Your objective - Find the string "from" in the listing and report every line that has it.

— start of Material —

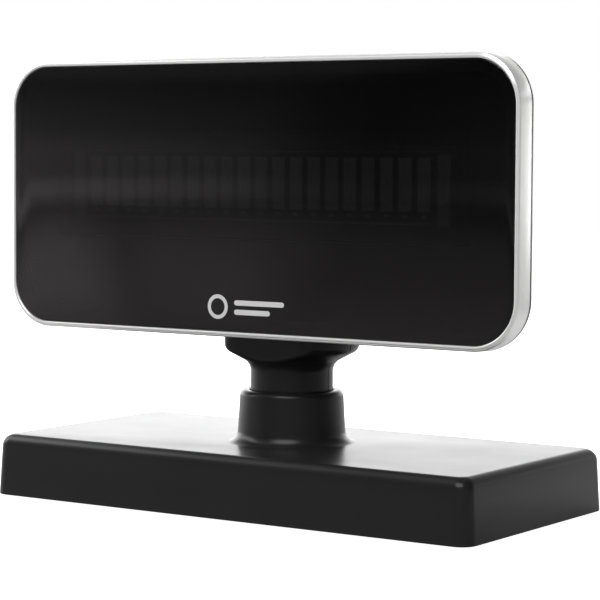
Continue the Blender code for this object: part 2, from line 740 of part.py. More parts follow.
def rear_sections(wall):
    """The rear cover's sections from rim to back. A row is depth, side inset, top inset and corner,
    the last three in millimetres."""
    rows = [
        (REAR_RIM, 0.1, 0.1, 18.2),
        (-22.8 * MM, 0.2, 0.15, 18.1),
        (-21.7 * MM, 1.1, 0.7, 17.8),
        (-16.0 * MM, 6.5, 1.6, 17.5),
        (-8.0 * MM, 13.5, 2.8, 17.0),
        (0.0, 20.0, 4.2, 16.5),
        (4.0 * MM, 23.6, 5.8, 16.0),
        (6.8 * MM, 27.0, 8.6, 15.0),
        (REAR_BACK, 31.0, 12.6, 13.0),
    ]
    half_width = WINDOW_HALF_WIDTH + BEZEL_LIP + BEZEL_ROUND + BEZEL_FLARE
    half_height = WINDOW_HALF_HEIGHT + BEZEL_LIP + BEZEL_ROUND + BEZEL_FLARE
    if wall:
        rows = [(min(y, REAR_BACK - wall), dx, dz, corner) for y, dx, dz, corner in rows]
    return [
        on_axis(
            rounded_outline(
                half_width - dx * MM - wall,
                half_height - dz * MM - wall,
                corner * MM - 0.8 * wall,
            ),
            "Y",
            y,
            (0.0, HEAD_Z),
        )
        for y, dx, dz, corner in rows
    ]


def pocket_outline(clearance):
    """The pocket that the neck's barrel turns in, seen from the side and open at the bottom."""
    radius = BARREL_RADIUS + clearance
    return [
        (TILT_Y - radius, 50 * MM),
        *arc(TILT_Y, TILT_Z, radius, 180, 0, 20),
        (TILT_Y + radius, 50 * MM),
    ]


def rear_cover():
    cover = loft("rear_cover", rear_sections(0.0), BLACK_PLASTIC)
    hollow_loops = rear_sections(REAR_WALL)
    hollow_loops[0] = [Vector((p.x, REAR_RIM - 2 * MM, p.z)) for p in hollow_loops[1]]
    hollow = loft("rear_hollow", hollow_loops, BLACK_PLASTIC)
    wall_half = POCKET_HALF_WIDTH + POCKET_WALL
    pocket_walls = extruded(
        "pocket_walls", pocket_outline(POCKET_CLEARANCE + POCKET_WALL), "X", -wall_half, wall_half
    )
    cut(hollow, pocket_walls)
    for number, place in enumerate(REAR_SCREWS):
        boss = [(4.4 * MM, -11.8 * MM), (4.4 * MM, REAR_BACK + MM)]
        cut(hollow, turned(f"rear_boss_{number}", boss, BLACK_PLASTIC, place, "Y", 12))
    cut(cover, hollow)
    pocket = extruded(
        "pocket", pocket_outline(POCKET_CLEARANCE), "X", -POCKET_HALF_WIDTH, POCKET_HALF_WIDTH
    )
    cut(cover, pocket)
    for number, place in enumerate(REAR_SCREWS):
        through = [
            (1.7 * MM, -13 * MM),
            (1.7 * MM, -2 * MM),
            (3.3 * MM, -2 * MM),
            (3.3 * MM, REAR_BACK + 2 * MM),
        ]
        cut(cover, turned(f"rear_screw_hole_{number}", through, BLACK_PLASTIC, place, "Y", 12))
    pin_hole = [(PIN_RADIUS + 0.3 * MM, -29 * MM), (PIN_RADIUS + 0.3 * MM, 29 * MM)]
    cut(cover, turned("pin_holes", pin_hole, BLACK_PLASTIC, (TILT_Y, TILT_Z), "X", 20))
    cut(cover, box("lead_slot", (-4 * MM, -6 * MM, 93 * MM), (4 * MM, 4.4 * MM, 103 * MM)))
    for number, x in enumerate(vent_places()):
        slot = extruded(
            f"vent_{number}",
            [(x + a, HEAD_Z + 15 * MM + b) for a, b in rounded_outline(0.9 * MM, 7 * MM, 0.6 * MM, 1)],
            "Y",
            2 * MM,
            REAR_BACK + 2 * MM,
        )
        cut(cover, slot)
    return cover


def vent_places():
    count, pitch = 15, 5.2 * MM
    return [(i - (count - 1) / 2) * pitch for i in range(count)]


def character_tube():
    """The vacuum tube: a glass lid on a glass plate, with the character block between them."""
    wall, lid_front = 2.0 * MM, 1.2 * MM
    lid_back = TUBE_FRONT + 5.2 * MM
    low_z, high_z = TUBE_Z - TUBE_HALF_HEIGHT, TUBE_Z + TUBE_HALF_HEIGHT
    lid = box(
        "tube_lid",
        (-TUBE_HALF_WIDTH, TUBE_FRONT, low_z),
        (TUBE_HALF_WIDTH, lid_back, high_z),
        TUBE_GLASS,
    )
    inside = box(
        "tube_inside",
        (-TUBE_HALF_WIDTH + wall, TUBE_FRONT + lid_front, low_z + wall),
        (TUBE_HALF_WIDTH - wall, lid_back + MM, high_z - wall),
    )
    cut(lid, inside)
    plate_front, plate_back = lid_back + GAP, lid_back + 2.6 * MM
    box(
        "tube_plate",
        (-TUBE_HALF_WIDTH, plate_front, low_z),
        (TUBE_HALF_WIDTH, plate_back, high_z),
        TUBE_GLASS,
    )
    box(
        "character_block",
        (-84 * MM, TUBE_FRONT + 2.4 * MM, 104.5 * MM),
        (84 * MM, plate_front - GAP, 134.5 * MM),
        PHOSPHOR,
    )
    tube_leads(plate_front + 0.6 * MM, low_z)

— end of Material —

Response to the exercise -
Continue the Blender code for this object: part 2, from line 740 of part.py. More parts follow.
    """The rear cover's sections from rim to back. A row is depth, side inset, top inset and corner,
    """The pocket that the neck's barrel turns in, seen from the side and open at the bottom."""